Overall, I'm extremely pleased of what we've accomplished. Composites has turned around. Momentum in Roofing continues, and Insulation is poised to capitalize on the market recovery when it takes place.
Now I'll turn to our segments and our outlook, starting with Composites. In prior calls, I provided an overview of the aggressive actions we've taken to return this segment to profitability. Let me recap. At the end of the 2008, global industrial demand collapsed. In response, we curtailed capacity in the first quarter of 2009 to produce less than we were selling. And we put tight controls in place on working capital and capital expenditure. By taking these actions, we were able to generate cash in the second quarter of 2009. As demand improved, we maintained our tight controls, and we became profitable in the third quarter. By the end of 2009, we aligned our inventories with sales volumes and have positioned the business for the strong first quarter that we reported today.

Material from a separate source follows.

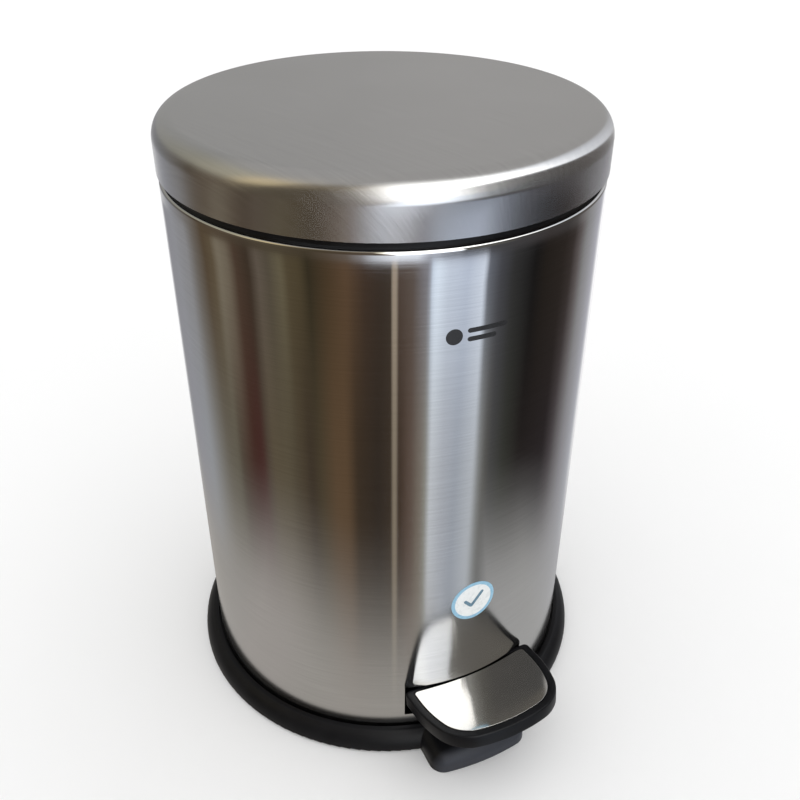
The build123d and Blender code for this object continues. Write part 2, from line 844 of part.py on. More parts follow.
with BuildPart() as pedal_lever:
    add(side_slab(lever_low, lever_top, lever_half_width))
    fillet(pedal_lever.edges().filter_by(Axis.X).group_by(Axis.Y)[-1], lever_end_round)
    add(side_slab(below, web_low, lever_half_width - lever_sheet), mode=Mode.SUBTRACT)
    # tongue that carries the pedal
    with BuildSketch(pedal_plane.offset(-tongue_depth)):
        with Locations((0, sum(tongue_span) / 2)):
            RectangleRounded(2 * tongue_half_width, tongue_span[0] - tongue_span[1], 5)
    extrude(amount=-lever_sheet)
    # holes for the bushes, the rod's foot and the tongue's screws
    with BuildSketch(Plane.YZ):
        with Locations((pivot_y, pivot_z)):
            Circle(bush_radius + 0.02)
        with Locations((rod_y, rod_foot_z)):
            SlotCenterToCenter(1.8, 2 * (rod_radius + 0.4))
    extrude(amount=lever_half_width, both=True, mode=Mode.SUBTRACT)
    with Locations((0, lever_rear - 4, rod_foot_z + 5)):
        Box(9, 24, 8, mode=Mode.SUBTRACT)
    with BuildSketch(pedal_plane.offset(-tongue_depth)):
        for v in pedal_screw_v:
            with Locations((0, v)):
                Circle(screw_radius + 0.2)
    extrude(amount=-lever_sheet, mode=Mode.SUBTRACT)
save(pedal_lever, "pedal_lever")

with BuildPart() as lever_bushes:
    with BuildSketch(Plane.YZ.offset(lever_half_width - lever_sheet - 1)):
        with Locations((pivot_y, pivot_z)):
            Circle(bush_radius)
            Circle(axle_radius + running_gap, mode=Mode.SUBTRACT)
    extrude(amount=lever_sheet + 1.6)
    with BuildSketch(Plane.YZ.offset(lever_half_width + 0.02)):
        with Locations((pivot_y, pivot_z)):
            Circle(bush_radius + 1.5)
            Circle(axle_radius + running_gap, mode=Mode.SUBTRACT)
    extrude(amount=1.2)
    mirror(about=Plane.YZ)
save(lever_bushes, "lever_bushes")

with BuildPart() as pedal_screws:
    for v in pedal_screw_v:
        head_seat = pedal_plane.offset(-tongue_depth - lever_sheet) * Pos(0, v) * Rot(180, 0, 0)
        with Locations(head_seat):
            add(screw(lever_sheet + boss_level + pedal_skin - 0.6))
save(pedal_screws, "pedal_screws")

# ---------------------------------------------------------------- inner bucket and bail
with BuildPart() as inner_bucket:
    with BuildSketch(Plane.XZ):
        with BuildLine():
            Polyline(
                [
                    (0, bucket_bottom),
                    (bucket_bottom_radius - 4, bucket_bottom),
                    (bucket_bottom_radius, bucket_bottom + 4),
                    (bucket_top_radius, bucket_seat),
                    (bucket_flange_radius, bucket_seat),
                    (bucket_flange_radius, bucket_seat + bucket_flange),
                    (bucket_top_radius - bucket_wall, bucket_seat + bucket_flange),
                    (bucket_bottom_radius - bucket_wall, bucket_bottom + 5),
                    (bucket_bottom_radius - bucket_wall - 3, bucket_bottom + 2),
                    (0, bucket_bottom + 2),
                ],
                close=True,
            )
        make_face()
    revolve(axis=Axis.Z)
    # gap in the rim behind which the rod and crank move
    with Locations((2, 119, bucket_seat)):
        Box(26, 22.4, 8, mode=Mode.SUBTRACT)
    # lugs that hold the bail
    with BuildSketch(Plane.YZ.offset(bail_radius - 5.2)) as lug_side:
        with Locations((0, (bucket_seat + 1 + bail_level) / 2)):
            Rectangle(10, bail_level - bucket_seat - 1)
        with Locations((0, bail_level)):
            Circle(4)
            Circle(bail_wire_radius + running_gap, mode=Mode.SUBTRACT)
    lug = extrude(amount=2.0)
    mirror(lug, about=Plane.YZ)
save(inner_bucket, "inner_bucket")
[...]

We've continued to evaluate our global manufacturing network in Composites to respond to current and future market demand. I'll detail three developments. First, we took a charge in the quarter related to improving our cost position in Europe. Based on demand, we decided not to invest in restarting a manufacturing line at our Composites plant in Alcala, Spain. We've curtailed this line in 2009. Accelerated depreciation and severance related to this action make up a substantial portion of the charge.